* Begin *
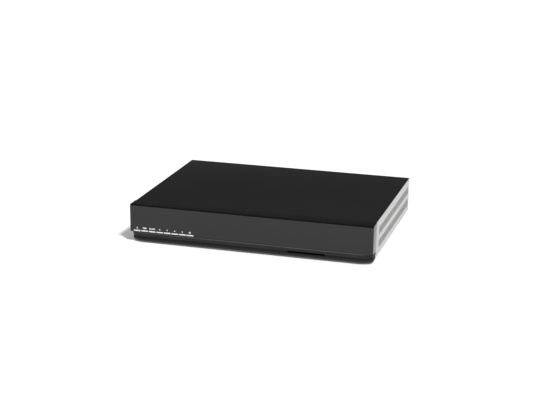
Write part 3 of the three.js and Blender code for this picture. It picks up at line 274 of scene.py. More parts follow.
def off_the_bench(name, bench):
    """The mesh on the bench becomes a piece of the scene, with its faces pointing out."""
    bmesh.ops.remove_doubles(bench, verts=bench.verts[:], dist=0.001 * mm)
    stray = [edge for edge in bench.edges if not edge.link_faces]
    bmesh.ops.delete(bench, geom=stray, context="EDGES")
    bmesh.ops.recalc_face_normals(bench, faces=bench.faces[:])
    mesh = bpy.data.meshes.new(name)
    bench.to_mesh(mesh)
    bench.free()
    smoothed(mesh)
    piece = bpy.data.objects.new(name, mesh)
    bpy.context.scene.collection.objects.link(piece)
    return piece


def arc(u, v, radius, start, end, steps=steps_in_a_bend):
    """Points round (u, v) from the start angle to the end angle, in degrees."""
    turns = [math.radians(start + (end - start) * i / steps) for i in range(steps + 1)]
    return [(u + radius * math.cos(turn), v + radius * math.sin(turn)) for turn in turns]


def circle(u, v, radius, sides=24):
    """The outline of a circle."""
    return arc(u, v, radius, 0, 360 - 360 / sides, sides - 1)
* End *
Reproduce the material precisely, including every line.

Completed task:
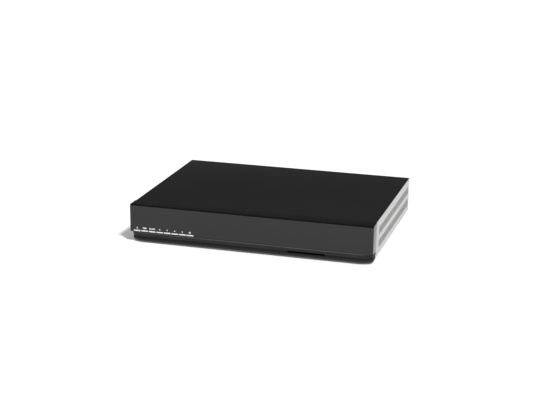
Write part 3 of the three.js and Blender code for this picture. It picks up at line 274 of scene.py. More parts follow.
def off_the_bench(name, bench):
    """The mesh on the bench becomes a piece of the scene, with its faces pointing out."""
    bmesh.ops.remove_doubles(bench, verts=bench.verts[:], dist=0.001 * mm)
    stray = [edge for edge in bench.edges if not edge.link_faces]
    bmesh.ops.delete(bench, geom=stray, context="EDGES")
    bmesh.ops.recalc_face_normals(bench, faces=bench.faces[:])
    mesh = bpy.data.meshes.new(name)
    bench.to_mesh(mesh)
    bench.free()
    smoothed(mesh)
    piece = bpy.data.objects.new(name, mesh)
    bpy.context.scene.collection.objects.link(piece)
    return piece


def arc(u, v, radius, start, end, steps=steps_in_a_bend):
    """Points round (u, v) from the start angle to the end angle, in degrees."""
    turns = [math.radians(start + (end - start) * i / steps) for i in range(steps + 1)]
    return [(u + radius * math.cos(turn), v + radius * math.sin(turn)) for turn in turns]


def circle(u, v, radius, sides=24):
    """The outline of a circle."""
    return arc(u, v, radius, 0, 360 - 360 / sides, sides - 1)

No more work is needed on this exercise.